Users who hear your domain name spoken aloud, see it in print, or half-remember it will frequently type .com instead of .co. If the .com version of your name exists and belongs to someone else, those visitors go to them instead of you — and you never know you lost them.
The severity depends on:
- What lives at the .com — a parked page is harmless; a direct competitor is a real problem.
- Your traffic mix — if most of your traffic comes from search or direct links (where users click, not type), the confusion risk is lower than for a brand built on word-of-mouth or print.
- Your audience — tech-familiar users who know that .co is a deliberate choice are less likely to type .com by instinct than a general-public audience.

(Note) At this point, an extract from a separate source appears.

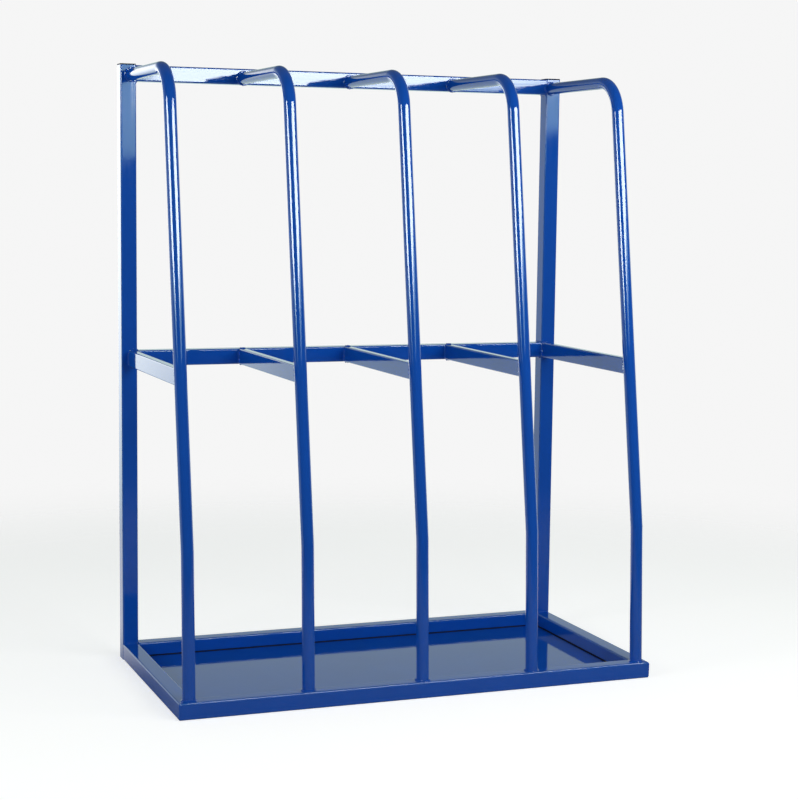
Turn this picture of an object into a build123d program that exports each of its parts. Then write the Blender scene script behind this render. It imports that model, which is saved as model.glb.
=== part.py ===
"""Vertical bar storage rack: a welded box-section frame with five bent dividing hoops.

Bars and tubes stand on the floor plate and lean back between the hoops, so the
five hoops make four bays.  Millimetres, +X to the right, +Y to the back, +Z up.
The origin is on the floor, in the middle of the footprint.
"""
import os
from math import atan2, cos, degrees, radians, sin

from build123d import *

# ---- overall size ----
RACK_WIDTH = 1200.0
RACK_DEPTH = 620.0
POST_HEIGHT = 1500.0

# ---- square box section: posts, cross rails and base frame ----
SECTION = 40.0
SECTION_WALL = 2.0
SECTION_CORNER = 4.0
SECTION_INNER_CORNER = SECTION_CORNER - SECTION_WALL

# ---- flat box section: the ties between hoop and back frame ----
TIE_WIDTH = 20.0
TIE_HEIGHT = 40.0
TIE_WALL = 2.0
TIE_CORNER = 3.0
TIE_INNER_CORNER = TIE_CORNER - TIE_WALL

# ---- heights of the two cross rails, to the top face ----
TOP_RAIL_TOP = POST_HEIGHT
MIDDLE_RAIL_TOP = 792.0

# ---- dividing hoops, bent from one length of round tube each ----
HOOP_COUNT = 5
HOOP_EDGE_OFFSET = 28.0
HOOP_TUBE_DIAMETER = 30.0
HOOP_TUBE_WALL = 2.0
HOOP_KNEE_HEIGHT = 379.0
HOOP_KNEE_SETBACK = 34.0
HOOP_UPPER_LEAN = 8.7
HOOP_ARM_HEIGHT = 1476.0
HOOP_BEND_RADIUS = 90.0
HOOP_FOOT_TRIM = 12.0

# ---- floor plate let into the base frame ----
PLATE_THICKNESS = 3.0
PLATE_GROUND_GAP = 2.0

# ---- plastic caps pressed into the post tops ----
CAP_FLANGE = 3.0
CAP_PLUG_DEPTH = 14.0
CAP_PLUG_CLEARANCE = 0.2
CAP_PLUG_WALL = 2.0
CAP_EDGE_ROUND = 1.0

# ---- derived positions ----
HALF_WIDTH = RACK_WIDTH / 2
HALF_DEPTH = RACK_DEPTH / 2
HALF_SECTION = SECTION / 2
INNER_X = HALF_WIDTH - SECTION
INNER_Y = HALF_DEPTH - SECTION
BACK_AXIS_Y = HALF_DEPTH - HALF_SECTION
POST_AXIS_X = HALF_WIDTH - HALF_SECTION
CROSS_RAIL_LENGTH = 2 * INNER_X
HOOP_FOOT_Y = -HALF_DEPTH + HALF_SECTION
HOOP_KNEE_Y = -HALF_DEPTH + HOOP_KNEE_SETBACK
HOOP_RADIUS = HOOP_TUBE_DIAMETER / 2
HOOP_PITCH = (RACK_WIDTH - 2 * HOOP_EDGE_OFFSET) / (HOOP_COUNT - 1)


def box_section(width, height, length, wall, corner, inner_corner):
    """Hollow rectangular tube along +Z, centred on its axis, starting at z = 0."""
    outer = extrude(RectangleRounded(width, height, corner), length)
    bore_width = width - 2 * wall
    bore_height = height - 2 * wall
    bore = extrude(RectangleRounded(bore_width, bore_height, inner_corner), length)
    return outer - bore


def square_tube(length):
    """A length of the square frame section along +Z."""
    return box_section(SECTION, SECTION, length, SECTION_WALL, SECTION_CORNER, SECTION_INNER_CORNER)


def tube_along_x(length, y, z):
    """Square tube lying across the rack, its axis at the given depth and height."""
    turned = Rot(0, 90, 0) * square_tube(length)
    return Pos(-length / 2, y, z) * turned


def tube_along_y(length, x, z):
    """Square tube lying front to back, starting at the front of the rack."""
    turned = Rot(-90, 0, 0) * square_tube(length)
    return Pos(x, -HALF_DEPTH, z) * turned


def mitre_mask(corners):
    """Upright block over a plan outline, used to cut the 45 degree frame corners."""
    outline = make_face(Polyline(*corners, close=True))
    return extrude(outline, SECTION)


def post(side):
    """Back upright, from the floor to the top rail; side is -1 for left, +1 for right."""
    return Pos(side * POST_AXIS_X, BACK_AXIS_Y, 0) * square_tube(POST_HEIGHT)


def post_cap(side):
    """Plastic cap: a flange over the tube end and a hollow plug inside it."""
    flange = extrude(RectangleRounded(SECTION, SECTION, SECTION_CORNER), CAP_FLANGE)
    flange = chamfer(flange.edges().group_by(Axis.Z)[-1], CAP_EDGE_ROUND)
    plug_size = SECTION - 2 * SECTION_WALL - 2 * CAP_PLUG_CLEARANCE
    hollow_size = plug_size - 2 * CAP_PLUG_WALL
    plug = extrude(RectangleRounded(plug_size, plug_size, SECTION_INNER_CORNER), -CAP_PLUG_DEPTH)
    hollow = extrude(Rectangle(hollow_size, hollow_size), -CAP_PLUG_DEPTH)
    cap = flange + (plug - hollow)
    return Pos(side * POST_AXIS_X, BACK_AXIS_Y, POST_HEIGHT) * cap


def cross_rail(top):
    """Rail between the two posts, flush with them, its top face at the given height."""
    return tube_along_x(CROSS_RAIL_LENGTH, BACK_AXIS_Y, top - HALF_SECTION)


def base_front_rail():
    """Full width front rail of the base, mitred at both ends."""
    rail = tube_along_x(RACK_WIDTH, HOOP_FOOT_Y, HALF_SECTION)
    front_left = (-HALF_WIDTH, -HALF_DEPTH)
    front_right = (HALF_WIDTH, -HALF_DEPTH)
    inner_right = (INNER_X, -INNER_Y)
    inner_left = (-INNER_X, -INNER_Y)
    return rail & mitre_mask([front_left, front_right, inner_right, inner_left])


def base_side_rail(side):
    """Side rail of the base: mitred at the front, butted to the post at the back."""
    length = RACK_DEPTH - SECTION
    rail = tube_along_y(length, side * POST_AXIS_X, HALF_SECTION)
    front_outer = (side * HALF_WIDTH, -HALF_DEPTH)
    front_inner = (side * INNER_X, -INNER_Y)
    back_inner = (side * INNER_X, INNER_Y)
    back_outer = (side * HALF_WIDTH, INNER_Y)
    return rail & mitre_mask([front_outer, front_inner, back_inner, back_outer])


def floor_plate():
    """Sheet steel plate filling the base frame just above the ground."""
    plate = Box(2 * INNER_X, 2 * INNER_Y, PLATE_THICKNESS)
    return Pos(0, 0, PLATE_GROUND_GAP + PLATE_THICKNESS / 2) * plate


def hoop_path():
    """Centre line of a hoop: short lower leg, knee, leaning leg, bend, level arm."""
    rise = HOOP_KNEE_HEIGHT - SECTION
    setback = HOOP_KNEE_Y - HOOP_FOOT_Y
    lean = radians(HOOP_UPPER_LEAN)
    foot_lean = atan2(setback, rise)
    corner_y = HOOP_KNEE_Y + (HOOP_ARM_HEIGHT - HOOP_KNEE_HEIGHT) * sin(lean) / cos(lean)
    foot_y = HOOP_FOOT_Y - HOOP_FOOT_TRIM * sin(foot_lean)
    foot_z = SECTION - HOOP_FOOT_TRIM * cos(foot_lean)
    foot = (0, foot_y, foot_z)
    knee = (0, HOOP_KNEE_Y, HOOP_KNEE_HEIGHT)
    corner = (0, corner_y, HOOP_ARM_HEIGHT)
    arm_end = (0, INNER_Y, HOOP_ARM_HEIGHT)
    return FilletPolyline(foot, knee, corner, arm_end, radius=HOOP_BEND_RADIUS)


def swept_round(radius):
    """Solid round bar along the hoop centre line, trimmed level at the foot."""
    path = hoop_path()
    start = Plane(origin=path @ 0, z_dir=path % 0)
    bar = sweep(start * Circle(radius), path=path)
    below_rail_top = Pos(0, HOOP_FOOT_Y, SECTION / 2) * Box(SECTION * 2, SECTION * 2, SECTION)
    return bar - below_rail_top


def hoop_x(index):
    """Sideways position of a hoop, counted from the left."""
    return -HALF_WIDTH + HOOP_EDGE_OFFSET + index * HOOP_PITCH


def divider_hoop(index):
    """One bent tube hoop standing on the front rail and reaching the back frame."""
    tube = swept_round(HOOP_RADIUS) - swept_round(HOOP_RADIUS - HOOP_TUBE_WALL)
    return Pos(hoop_x(index), 0, 0) * tube


def divider_tie(index):
    """Flat box-section tie from the hoop to the back frame, notched to fit the tube."""
    length = INNER_Y - HOOP_KNEE_Y
    tube = box_section(TIE_WIDTH, TIE_HEIGHT, length, TIE_WALL, TIE_CORNER, TIE_INNER_CORNER)
    laid = Rot(-90, 0, 0) * tube
    placed = Pos(0, HOOP_KNEE_Y, MIDDLE_RAIL_TOP - TIE_HEIGHT / 2) * laid
    notched = placed - swept_round(HOOP_RADIUS)
    behind_hoop = notched.solids().sort_by(Axis.Y)[-1]
    return Pos(hoop_x(index), 0, 0) * behind_hoop


def save(name, shape):
    """Write one node to its own file."""
    shape.label = name
    export_step(shape, f"parts/{name}.step")


def build():
    """Build and save every piece of the rack."""
    os.makedirs("parts", exist_ok=True)
    save("left_post", post(-1))
    save("right_post", post(1))
    save("left_post_cap", post_cap(-1))
    save("right_post_cap", post_cap(1))
    save("top_rail", cross_rail(TOP_RAIL_TOP))
    save("middle_rail", cross_rail(MIDDLE_RAIL_TOP))
    save("base_front_rail", base_front_rail())
    save("base_back_rail", cross_rail(SECTION))
    save("base_left_rail", base_side_rail(-1))
    save("base_right_rail", base_side_rail(1))
    save("floor_plate", floor_plate())
    for index in range(HOOP_COUNT):
        number = index + 1
        save(f"divider_hoop_{number}", divider_hoop(index))
        save(f"divider_tie_{number}", divider_tie(index))


build()
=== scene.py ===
"""Looks of the upright bar storage rack: glossy blue tube frame, bent hoops, welds and caps."""

import logging
import math
import random
from dataclasses import dataclass, field
from enum import Enum
from functools import partial
from typing import Callable, Iterable, Sequence

import bmesh
import bpy
from mathutils import Matrix, Vector


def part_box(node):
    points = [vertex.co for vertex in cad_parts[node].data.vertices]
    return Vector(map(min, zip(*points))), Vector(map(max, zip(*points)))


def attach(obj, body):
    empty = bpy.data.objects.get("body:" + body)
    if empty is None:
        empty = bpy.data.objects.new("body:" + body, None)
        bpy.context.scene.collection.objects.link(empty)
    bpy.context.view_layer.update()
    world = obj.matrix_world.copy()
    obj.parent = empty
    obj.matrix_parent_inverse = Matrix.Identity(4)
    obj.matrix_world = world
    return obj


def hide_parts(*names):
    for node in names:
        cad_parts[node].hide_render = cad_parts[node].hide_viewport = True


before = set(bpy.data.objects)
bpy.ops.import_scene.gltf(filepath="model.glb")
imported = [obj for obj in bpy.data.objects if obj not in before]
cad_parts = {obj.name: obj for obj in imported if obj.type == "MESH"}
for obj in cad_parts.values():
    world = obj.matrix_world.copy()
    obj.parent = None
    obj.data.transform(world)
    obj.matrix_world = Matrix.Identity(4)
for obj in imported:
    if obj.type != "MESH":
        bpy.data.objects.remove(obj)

LOG = logging.getLogger("rack_looks")
MM = 0.001
ROOT_BODY = "root"
MERGE_DISTANCE = 0.002 * MM
CUT_TOLERANCE = 1e-7
SHARP_ANGLE = math.radians(32)
ROOT_TWO = math.sqrt(2)
X_AXIS = Vector((1.0, 0.0, 0.0))
Y_AXIS = Vector((0.0, 1.0, 0.0))
Z_AXIS = Vector((0.0, 0.0, 1.0))


# ---------------------------------------------------------------- small tools


def linear(hex_colour: str) -> tuple[float, float, float, float]:
    """Turns an sRGB hex colour into linear RGBA.

    Args:
        hex_colour: colour as "#RRGGBB".

    Returns:
        Linear red, green, blue and an alpha of 1.
    """
    code = hex_colour.lstrip("#")
    shares = [int(code[i : i + 2], 16) / 255 for i in (0, 2, 4)]
    red, green, blue = (s / 12.92 if s <= 0.04045 else ((s + 0.055) / 1.055) ** 2.4 for s in shares)
    return red, green, blue, 1.0


def add_node(
    tree: bpy.types.NodeTree,
    kind: str,
    settings: dict[str, object] | None = None,
    sockets: dict[int | str, object] | None = None,
    links: dict[int | str, bpy.types.NodeSocket] | None = None,
) -> bpy.types.Node:
    """Adds one node with its settings, socket values and incoming links.

    Args:
        tree: node tree that gets the node.
        kind: the node's type name.
        settings: properties of the node itself.
        sockets: constant values of its inputs, by name or place.
        links: sockets that feed its inputs, by name or place.

    Returns:
        The new node.
    """
    node = tree.nodes.new(kind)
    for key, value in (settings or {}).items():
        setattr(node, key, value)
    for key, value in (sockets or {}).items():
        node.inputs[key].default_value = value
    for key, source in (links or {}).items():
        tree.links.new(source, node.inputs[key])
    return node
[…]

This is not a theoretical risk. It is the main reason most brands, once they reach a certain scale, acquire the .com version of their name even if they started on .co.
Who actually uses .co?
The most visible .co property is t.co — Twitter/X’s URL shortener, which wraps every link shared on the platform. It handles billions of redirects and is arguably the highest-traffic .co domain in existence.
Beyond that, hundreds of startups, agencies, and businesses use .co as their primary domain. It has particular traction in the startup community, partly because many short, memorable .coms were long gone by the time these companies launched, and partly because .co carries a deliberate “we chose this intentionally” signal in that audience.
The most credible .co use cases:
- A startup where the .com is held by a squatter or a large incumbent and buying it is not realistic
- A secondary domain or URL shortener (the t.co pattern)
- A brand where “co” is genuinely part of the name or meaning (a co-working space, a cooperative, a company-focused service)
Should you use a .co?
For a step-by-step guide to registering whichever domain you choose, see How to register a domain. For a comparison of where to buy and what renewal prices actually look like, see Best domain registrar.
.co domains — common questions
- Does .co stand for Colombia or company?
- .co is Colombia's official country-code domain. It doesn't officially stand for "company" or "commerce", though those meanings are often cited as a reason to use it. Officially: it's Colombia.
- Will my .co site rank in Google outside Colombia?
- Yes. Google treats .co as a generic extension (not country-targeted), so your site is eligible to rank globally just like a .com. You won't be penalised or restricted to Colombian results by default.
- Is .co more expensive than .com?
- Renewals yes — typically $20–$29/year vs $10–$15 for a .com. First-year registration deals can bring the cost below $10, but always check the renewal price before you buy.
- Can anyone register a .co domain?
- Yes. The .co registry places no residency or entity requirements on registrants — you don't need to be Colombian or have any Colombian connection.
- What is t.co?
- t.co is Twitter/X's URL shortener. Every link shared on the platform is wrapped in a t.co redirect. It is one of the highest-traffic .co domains on the internet and is operated by X Corp, not by Colombia's registry.
- Should I buy the .com too if I register a .co?
- If the .com is affordable or acquirable, yes — redirect it to your .co to catch the type-in traffic you'd otherwise lose. If the .com belongs to an active competitor, you can't redirect it anyway, so just be aware of the risk.